Issue #10320 has been updated by shioyama (Chris Salzberg).


@mame 

> This approach looks not very robust. If there is a constant Foo defined in the top-level, I think it does not work.

Yes absolutely, this is the problem with `const_missing`. So this would ultimately need something at the language level.

To be clear, my goal is that Ruby implements the parts of this problem which are not implementable in gem code, and lets a gem like Im do the rest (similar to Zeitwerk's relationship to `autoload`).

@byroot

> IMHO it uses too many fragile monkey patches and Tracepoint hooks to approximate the desired result. I think such a feature would need to be baked in Ruby itself with probably a keyword etc. But in the meantime "Im" is an interesting experimentation ground.

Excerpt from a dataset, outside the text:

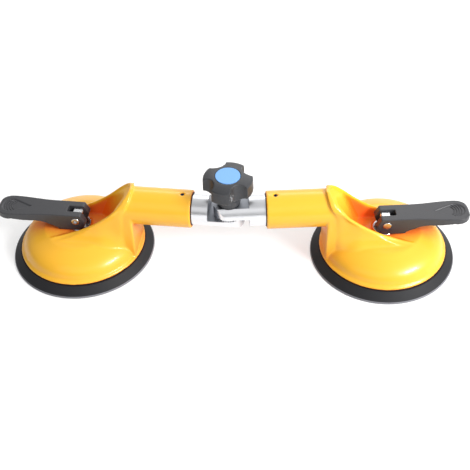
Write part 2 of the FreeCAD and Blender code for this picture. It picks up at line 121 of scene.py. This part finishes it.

Yes, I'm using whatever I can without changing Ruby too much to make things work. Also, it's of course a WIP.

But ultimately, my idea is for the gem to motivate the changes that are needed at the language level. I find the Tracepoint hook actually works ok (and Zeitwerk also uses Tracepoint), but the `const_missing` is definitely a temporary hack.

@shyouhei

> May I ask someone the problem this ticket is currently trying to address? I’m confused.

Matz talked about the problem ("better packages") in his [2021 Euruko talk](https://youtu.be/Dp12a3KGNFw?t=2956).

From my point of view, there are two major problems the proposal here would solve.

The first, namespace pollution, is the problem that gems can park themselves anywhere they like in the global namespace. Of course most gems are good citizens and limit themselves to a single module constant, but the fact that as a consumer of code (_any_ code) you have to _trust_ third parties not to pollute the shared namespace is, IMO, a huge problem.

The proposal here would make the consumer ("importer") of such code have full control over its position in the global namespace. As a user of a gem, you could name it whatever you want, or even pick and choose parts of the gem and put them wherever you want in your namespace (e.g. `AS = mod::ActiveSupport`). Of course this control is not _absolute_, since core top-level constants would be shared (so e.g. activesupport would still be able to patch shared classes) -- so this is not entirely without side-effects -- but nonetheless it would be a huge improvement over what we currently have.

Note this also would open the door to things Ruby has never been able to do, e.g. load two versions of the same gem in the same namespace. Useful? I don't know, but if it's not hard to do, I think Ruby should make it _possible_.

The second problem is the one that Jean mentioned. [Packwerk](https://github.com/Shopify/packwerk) has become quite popular among companies with large Rails monoliths as a way to isolate parts of the application by "enforcing" boundaries. But Packwerk adds yet another level of organization ("packages") on top of many others we already have ("gems", "modules", in the case of Rails also "engines", etc.)

What is to me so special about the idea here is that it would allow you to isolate parts of an application, while also sharing code as necessary.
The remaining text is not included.